Accordingly, CO2 can be removed or absorbed by physical solvents such as: dimethyl ether of polyethylene glycol, methanol, n-methyl-2-pyrrolidone, propylene carbonate, water, ionic liquids, etc.

Accordingly, H2S can be removed or absorbed by amine-based solvents, carbonate-based solvents, hydroxide-based solvents, methanol, n-methyl-2- pyrrolidone, poly(ethylene glycol) dimethyl ether, sulfolane & diisopropanolamine, ionic liquids, etc.

Accordingly, NOx and SO2 can be removed or absorbed by amine-based solvents, carbonate-based solvents, hydroxide-based solvents, water, etc.

Accordingly, NH ₃ can be removed or absorbed by water, ionic liquids, etc.

Accordingly, H2O can be removed or absorbed by glycol, hygroscopic salts, etc.

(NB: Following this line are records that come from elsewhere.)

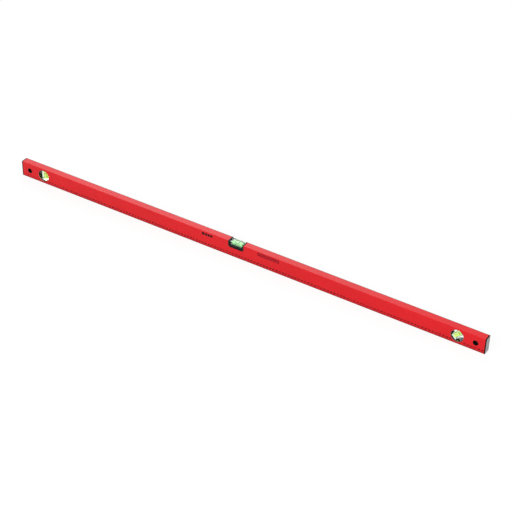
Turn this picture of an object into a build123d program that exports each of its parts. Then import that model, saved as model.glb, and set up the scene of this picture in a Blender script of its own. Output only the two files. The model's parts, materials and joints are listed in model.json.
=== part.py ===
"""Box-section spirit level, 1500 mm long.

A top-reading vial sits in a notch at the middle, a plumb vial in a round window near the left end, and a
45 degree vial in a round window near the right end. Each vial holds an air bubble that slides along its bore.

Frame: +X along the level, +Y from the front face to the back face, +Z up. The origin is under the middle of the
level, on its flat measuring edge. All sizes are in millimetres and all angles in degrees.
"""

import os
from dataclasses import dataclass
from math import cos, radians, sin, sqrt

from build123d import *

# ---------------------------------------------------------------- overall sizes
level_length = 1500.0
level_height = 48.0
level_width = 22.0

# ---------------------------------------------------------------- aluminium box profile
web_wall = 1.6  # front and back walls
flange_wall = 2.2  # top and bottom walls
profile_edge_radius = 1.0
profile_inner_radius = 0.5

# ---------------------------------------------------------------- end caps and pads
cap_flange = 3.1  # outside the profile
cap_corner_radius = 1.2
cap_plug_length = 15.0
cap_plug_wall = 1.8
cap_plug_gap = 0.1
pad_proud = 0.4
pad_pocket_depth = 1.9
pad_inset = 0.9  # rim of the cap that shows round the pad
pad_gap = 0.05
pad_edge_radius = 0.35
pad_groove_width = 1.2
pad_groove_depth = 0.5
pad_groove_offset = 2.0
stud_radius = 2.0
stud_gap = 0.05
stud_spacing = 22.0
stud_past_flange = 2.0

# ---------------------------------------------------------------- hang holes
hang_from_end = 29.0
hang_above_middle = 0.5
hang_hole_radius = 7.8
bush_gap = 0.05
bush_bore_radius = 6.5
bush_recess = 0.1
bush_mouth_chamfer = 0.5

# ---------------------------------------------------------------- windows and their housings
window_from_end = 80.4
window_above_middle = 0.5
window_radius = 18.5
housing_gap = 0.05
housing_wall = 1.0
housing_recess = 1.2  # below the face of the level
cradle_setback = 0.9  # the cradles stand back from the mouth of the housing
cradle_grip = 1.2  # length of the vial's end that a cradle covers
corner_cover = 0.75  # left of the housing outside the corners of the vial's block
tongue_length = 1.5
tongue_gap = 0.04

# ---------------------------------------------------------------- centre notch and frame
notch_length = 50.4
notch_depth = 20.2
notch_corner_radius = 8.0
frame_gap = 0.1
frame_wall = 3.7
frame_floor = 2.0
frame_recess = 0.1
frame_cavity_radius = 3.0
boss_setback = 1.6  # the end bosses stand back from the faces of the frame
boss_grip = 0.8  # length of the vial's end that a boss covers
boss_top_drop = 6.0
boss_backing = 2.4  # from the end of the vial to the wall of the frame
seat_drop = 14.0  # from the top edge to the step that the vial stands on
seat_rim = 2.8  # height of the step's rims, which hold the foot of the vial
tenon_depth = 2.4
tenon_length = 32.0
tenon_gap = 0.2

# ---------------------------------------------------------------- vials
seat_gap = 0.08
block_chamfer = 0.4
centre_block_depth = 17.0
centre_block_top_drop = 0.5
centre_bore_drop = 7.0
centre_bore_radius = 5.6
centre_vial_end = 4.0  # solid acrylic, or the plug, past each end of the liquid
window_block_width = 15.0
window_block_depth = 16.0
window_bore_radius = 4.6
window_vial_end = 3.5
angle_vial_tilt = 45.0

plug_gap = 0.05
plug_recess = 0.3
ring_width = 1.0
ring_thickness = 0.3
ring_gap = 0.04
fluid_gap = 0.05

# ---------------------------------------------------------------- bubbles
bubble_radius = 3.0
bubble_length = 9.0
bubble_gap = 0.3  # clear space kept round the bubble over its travel
bubble_skin = 0.35  # liquid left above the bubble's channel, and at its ends
ring_clear = 0.5  # from an end of the centred bubble to the ring beside it

# ---------------------------------------------------------------- sizes worked out from those above
profile_length = level_length - 2 * (cap_flange + pad_proud)
inner_width = level_width - 2 * web_wall
inner_height = level_height - 2 * flange_wall
mid_height = level_height / 2
window_x = level_length / 2 - window_from_end
window_height = mid_height + window_above_middle
hang_x = level_length / 2 - hang_from_end
hang_height = mid_height + hang_above_middle
housing_radius = window_radius - housing_gap
housing_inner_radius = housing_radius - housing_wall
housing_half_depth = level_width / 2 - housing_recess
window_block_length = 2 * sqrt((housing_radius - corner_cover) ** 2 - (window_block_width / 2) ** 2)
notch_floor = level_height - notch_depth
frame_half_length = notch_length / 2 - frame_gap
frame_bottom = notch_floor + frame_gap
frame_floor_top = frame_bottom + frame_floor
frame_half_depth = level_width / 2 - frame_recess
cavity_half_length = frame_half_length - frame_wall
seat_height = level_height - seat_drop
centre_bore_height = level_height - centre_bore_drop
centre_block_length = 2 * (cavity_half_length - boss_backing)
ring_offset = bubble_length / 2 + ring_clear

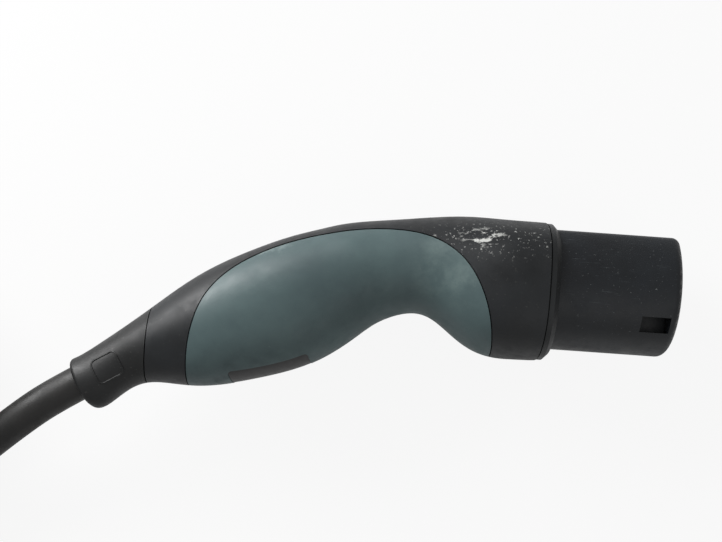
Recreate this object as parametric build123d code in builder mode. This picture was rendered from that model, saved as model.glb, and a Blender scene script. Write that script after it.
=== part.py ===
"""Vehicle charging plug with its cable: a curved two-colour handle, a flat-topped nose with seven sockets,
a cable boot, the contacts and wiring inside, and five metres of cable wound into a coil.

Millimetres. +X points out of the nose, +Y to its flat side, and the XY plane is the handle's mirror plane.
The origin is the middle of the earth socket's mouth. The plug lies on its side, so +Z is up.
"""

import os
from math import cos, pi, radians, sin, sqrt, tan

from build123d import *

os.makedirs("parts", exist_ok=True)

# ---- handle casing ----
WALL = 3.0  # housing and grip wall
LAP = 1.5  # outer half of the wall, where the two shells overlap
LAP_WIDTH = 2.4  # how far the housing's inner lip runs under the grip
SEAM_GAP = 0.5  # open groove between housing and grip
LIP_GAP = 0.15  # clearance at the inner lip
SECTION_POINTS = 20
LOWER_SQUARE = 2.15  # 2 is an ellipse; more is squarer
HOUSING_FRONT = -55.0
HOUSING_REAR = -236.5

# Stations along the handle: middle x, middle y, half height, half width, lean in degrees, and how
# square the section is on its flat side.
STATIONS = (
    (HOUSING_FRONT, -4.5, 32.7, 36.0, 0.0, 2.9),
    (-62.5, -4.6, 32.9, 35.7, 0.0, 2.85),
    (-71.0, -4.6, 33.0, 35.2, 0.0, 2.8),
    (-88.0, -1.6, 30.4, 31.5, -3.0, 2.6),
    (-102.6, 2.8, 25.0, 27.6, -1.0, 2.45),
    (-116.8, 3.2, 22.5, 25.6, 7.0, 2.4),
    (-131.5, 0.5, 23.5, 25.6, 16.0, 2.4),
    (-149.5, -7.0, 27.0, 27.0, 22.0, 2.4),
    (-167.5, -16.3, 30.0, 28.0, 23.5, 2.4),
    (-185.8, -24.5, 29.8, 27.6, 23.0, 2.4),
    (-203.8, -32.0, 27.4, 25.8, 22.0, 2.35),
    (-221.5, -39.6, 22.6, 21.8, 22.0, 2.25),
    (-236.5, -45.2, 16.7, 17.0, 26.0, 2.15),
    (-250.0, -51.9, 13.3, 13.3, 31.0, 2.05),
)

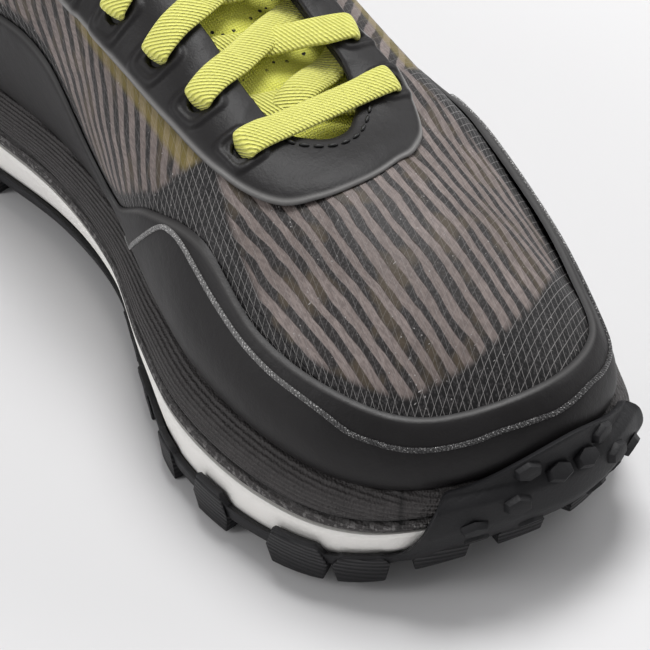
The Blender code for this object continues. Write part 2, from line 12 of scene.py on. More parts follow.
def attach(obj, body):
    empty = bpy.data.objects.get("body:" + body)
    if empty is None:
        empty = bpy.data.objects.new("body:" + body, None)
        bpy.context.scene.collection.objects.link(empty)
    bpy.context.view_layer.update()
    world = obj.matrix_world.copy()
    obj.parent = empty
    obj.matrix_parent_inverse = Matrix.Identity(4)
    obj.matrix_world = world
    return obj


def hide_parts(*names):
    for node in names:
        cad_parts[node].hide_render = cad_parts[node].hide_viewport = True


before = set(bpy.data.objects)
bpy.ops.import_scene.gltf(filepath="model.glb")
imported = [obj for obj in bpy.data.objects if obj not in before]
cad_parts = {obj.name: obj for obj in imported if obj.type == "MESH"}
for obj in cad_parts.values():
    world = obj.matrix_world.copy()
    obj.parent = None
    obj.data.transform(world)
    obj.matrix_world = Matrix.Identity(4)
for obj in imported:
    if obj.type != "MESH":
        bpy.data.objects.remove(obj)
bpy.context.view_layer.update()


# Camera
# The photograph's angle: a long lens 0.6 m from the inner side of the toe, looking down on it, so close
# that the heel is out of the frame.
AIM = Vector((0.0962, -0.0273, 0.0550))
AWAY = 0.600
TURN, TILT, ROLL = np.radians((53.7, 42.0, 0.5))
back = Vector((np.sin(TURN) * np.cos(TILT), -np.cos(TURN) * np.cos(TILT), np.sin(TILT)))
camera = bpy.data.objects.new("camera", bpy.data.cameras.new("camera"))
bpy.context.scene.collection.objects.link(camera)
camera.data.sensor_width = 36.0
camera.data.lens = 144.6
camera.data.clip_end = 20.0
facing = back.to_track_quat("Z", "Y").to_matrix().to_4x4()
camera.matrix_world = Matrix.Translation(AIM + back * AWAY) @ facing @ Matrix.Rotation(ROLL, 4, "Z")
bpy.context.scene.camera = camera


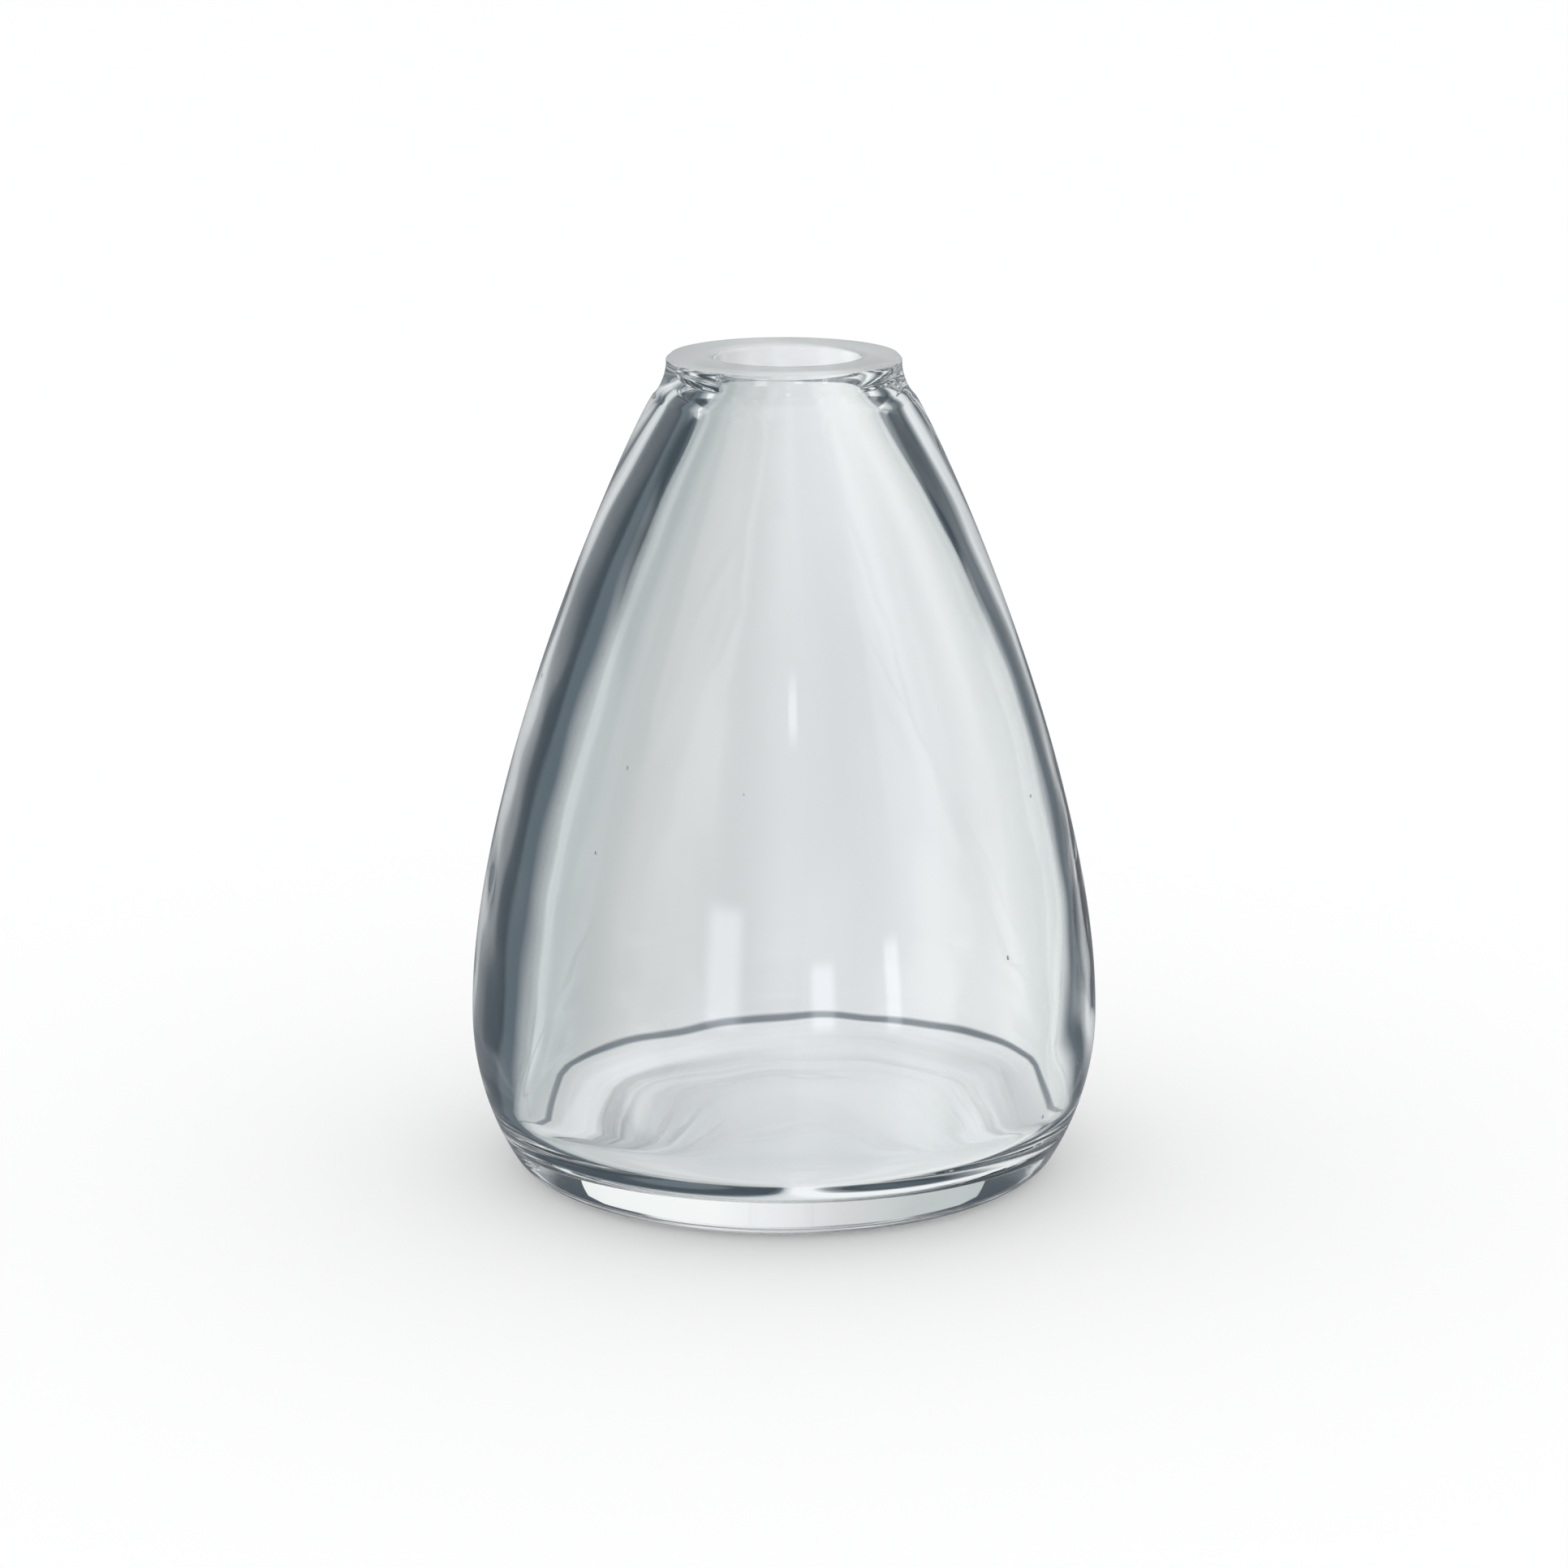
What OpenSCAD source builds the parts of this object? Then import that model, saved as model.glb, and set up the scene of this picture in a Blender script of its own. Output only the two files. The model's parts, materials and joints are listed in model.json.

Accordingly, HCN can be removed or absorbed by oxidant solution.

While the present disclosure has been shown and described herein in what are considered to be the preferred and alternative embodiments thereof, illustrating the results and advantages over the prior art obtained through the present disclosure, and the disclosure is not limited to those specific embodiments. Thus, the forms of the disclosure shown and described herein are to be taken as illustrative only and other embodiments may be selected without departing from the scope of the present disclosure, as set forth in the claims appended hereto.